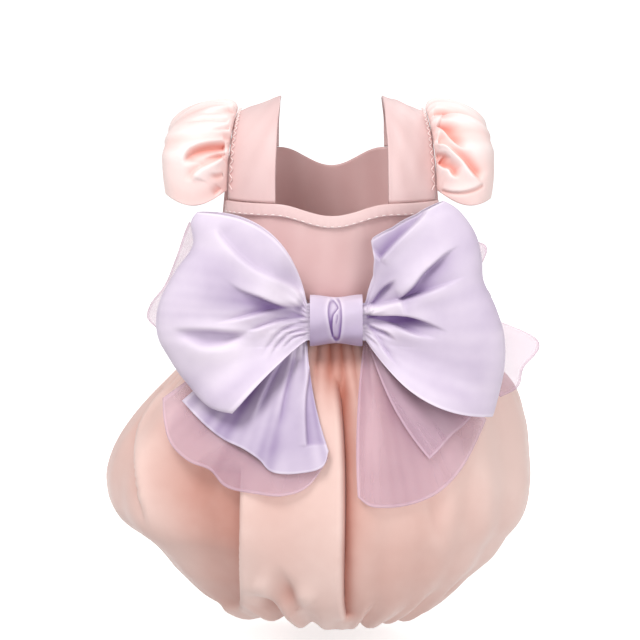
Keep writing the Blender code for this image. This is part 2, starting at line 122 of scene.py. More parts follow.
# Gathers, clearances and layers of the sleeves and the bow
SLEEVE_PLEATS = 7
SLEEVE_START = 0.02
SLEEVE_END = 0.86
SLEEVE_HANG_SPAN = 0.040
BOW_CLEARANCE = 0.0018
TIGHT_LAYER = 0.0018
ROOT_LAYER = 0.0032
ROOT_HELD = 0.25
FLOAT_DEPTH = 0.060
HEM_WIDTH = 0.0024
LOOP_ROOT_HEIGHT = 0.022
TAIL_TILT = 0.6
LOOP_GATHERS = 9
LOOP_ROWS = 14
LOOP_FRONT_ROWS = 0.66
TAIL_GATHERS = 7
TAIL_ROWS = 8
BAND_PUCKERS = 34

# Thickness of the cloth of the lighter pieces, and of the knot's folded cloth
THIN_CLOTH = 0.0008
KNOT_CLOTH = 0.0012

# How far the strips sewn onto the bodice stand off it
PLACKET_STAND_OFF = 0.0019
PLACKET_EDGE_DROP = 0.0005
BAND_STAND_OFF = 0.0011
BAND_FULLNESS = 0.0006

# Heights of the wrinkles and gathers that are too small for a crease of their own
BODICE_WRINKLE = 0.0003
WAIST_GATHER = 0.0004
BAND_PUCKER = 0.0001
STRAP_WRINKLE = 0.00035
STRAP_EDGE_DROP = 0.0002
SLEEVE_GATHER = 0.0018
SLEEVE_SMALL_GATHER = 0.0008
SLEEVE_FRILL = 0.0006
SKIRT_GATHER = 0.0011
SKIRT_PUCKER = 0.0007
SKIRT_BILLOW = 0.0009
BOW_GATHER = 0.0004
LOOP_FLOW = 0.00035
TAIL_FLOW = 0.0006
KNOT_WRINKLE = 0.00025
LOOP_CLOTH_ROOM = 0.0012
LOOP_LEAST_ROOM = 0.0005

# How deep the cloth's colour is: 0 in one layer and full light, and 1 in a deep fold
BODICE_SHADE = 0.36
WAIST_SHADE = 0.16
PLACKET_SHADE = 0.35
BAND_SHADE = 0.12
STRAP_SHADE = 0.08
SLEEVE_SHADE = 0.17
SKIRT_SHADE = 0.20
SKIRT_FOLD_SHADE = 2.2
LOOP_SHADE = 0.22
LOOP_BACK_SHADE = 0.12
TAIL_SHADE = 0.30
KNOT_SHADE = 0.48
KNOT_UNDERSIDE_SHADE = 0.24

# Painted shade in creases: a crease this deep takes the colour from its lightest to its deepest
SLEEVE_DEEP_CREASE = 0.0065
SLEEVE_DEEP_GATHER = 0.006
SKIRT_DEEP_CREASE = 0.014
LOOP_DEEP_CREASE = 0.012
TAIL_DEEP_CREASE = 0.010
KNOT_DEEP_CREASE = 0.0014

# Threads of the cloth and of the stitches: real ones of the cloth are 0.1 mm apart, and
# are drawn wider apart so that they show
THREAD_PITCH = 0.00045
THREAD_RELIEF = 0.0001
THREAD_TWIST = 0.0004
CLOUD_SIZE = 0.025
SHEER_ALPHA = 0.34
HEM_COVER = 1.5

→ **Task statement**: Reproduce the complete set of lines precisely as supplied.

→ **Answer to this task**:
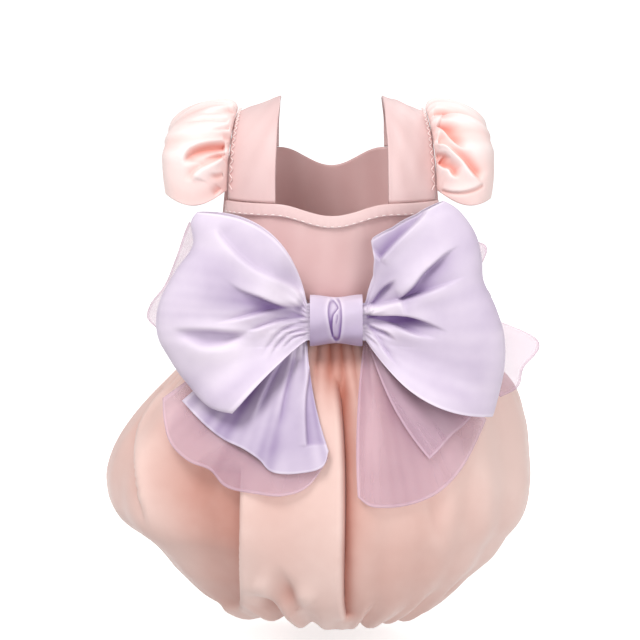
Keep writing the Blender code for this image. This is part 2, starting at line 122 of scene.py. More parts follow.
# Gathers, clearances and layers of the sleeves and the bow
SLEEVE_PLEATS = 7
SLEEVE_START = 0.02
SLEEVE_END = 0.86
SLEEVE_HANG_SPAN = 0.040
BOW_CLEARANCE = 0.0018
TIGHT_LAYER = 0.0018
ROOT_LAYER = 0.0032
ROOT_HELD = 0.25
FLOAT_DEPTH = 0.060
HEM_WIDTH = 0.0024
LOOP_ROOT_HEIGHT = 0.022
TAIL_TILT = 0.6
LOOP_GATHERS = 9
LOOP_ROWS = 14
LOOP_FRONT_ROWS = 0.66
TAIL_GATHERS = 7
TAIL_ROWS = 8
BAND_PUCKERS = 34

# Thickness of the cloth of the lighter pieces, and of the knot's folded cloth
THIN_CLOTH = 0.0008
KNOT_CLOTH = 0.0012

# How far the strips sewn onto the bodice stand off it
PLACKET_STAND_OFF = 0.0019
PLACKET_EDGE_DROP = 0.0005
BAND_STAND_OFF = 0.0011
BAND_FULLNESS = 0.0006

# Heights of the wrinkles and gathers that are too small for a crease of their own
BODICE_WRINKLE = 0.0003
WAIST_GATHER = 0.0004
BAND_PUCKER = 0.0001
STRAP_WRINKLE = 0.00035
STRAP_EDGE_DROP = 0.0002
SLEEVE_GATHER = 0.0018
SLEEVE_SMALL_GATHER = 0.0008
SLEEVE_FRILL = 0.0006
SKIRT_GATHER = 0.0011
SKIRT_PUCKER = 0.0007
SKIRT_BILLOW = 0.0009
BOW_GATHER = 0.0004
LOOP_FLOW = 0.00035
TAIL_FLOW = 0.0006
KNOT_WRINKLE = 0.00025
LOOP_CLOTH_ROOM = 0.0012
LOOP_LEAST_ROOM = 0.0005

# How deep the cloth's colour is: 0 in one layer and full light, and 1 in a deep fold
BODICE_SHADE = 0.36
WAIST_SHADE = 0.16
PLACKET_SHADE = 0.35
BAND_SHADE = 0.12
STRAP_SHADE = 0.08
SLEEVE_SHADE = 0.17
SKIRT_SHADE = 0.20
SKIRT_FOLD_SHADE = 2.2
LOOP_SHADE = 0.22
LOOP_BACK_SHADE = 0.12
TAIL_SHADE = 0.30
KNOT_SHADE = 0.48
KNOT_UNDERSIDE_SHADE = 0.24

# Painted shade in creases: a crease this deep takes the colour from its lightest to its deepest
SLEEVE_DEEP_CREASE = 0.0065
SLEEVE_DEEP_GATHER = 0.006
SKIRT_DEEP_CREASE = 0.014
LOOP_DEEP_CREASE = 0.012
TAIL_DEEP_CREASE = 0.010
KNOT_DEEP_CREASE = 0.0014

# Threads of the cloth and of the stitches: real ones of the cloth are 0.1 mm apart, and
# are drawn wider apart so that they show
THREAD_PITCH = 0.00045
THREAD_RELIEF = 0.0001
THREAD_TWIST = 0.0004
CLOUD_SIZE = 0.025
SHEER_ALPHA = 0.34
HEM_COVER = 1.5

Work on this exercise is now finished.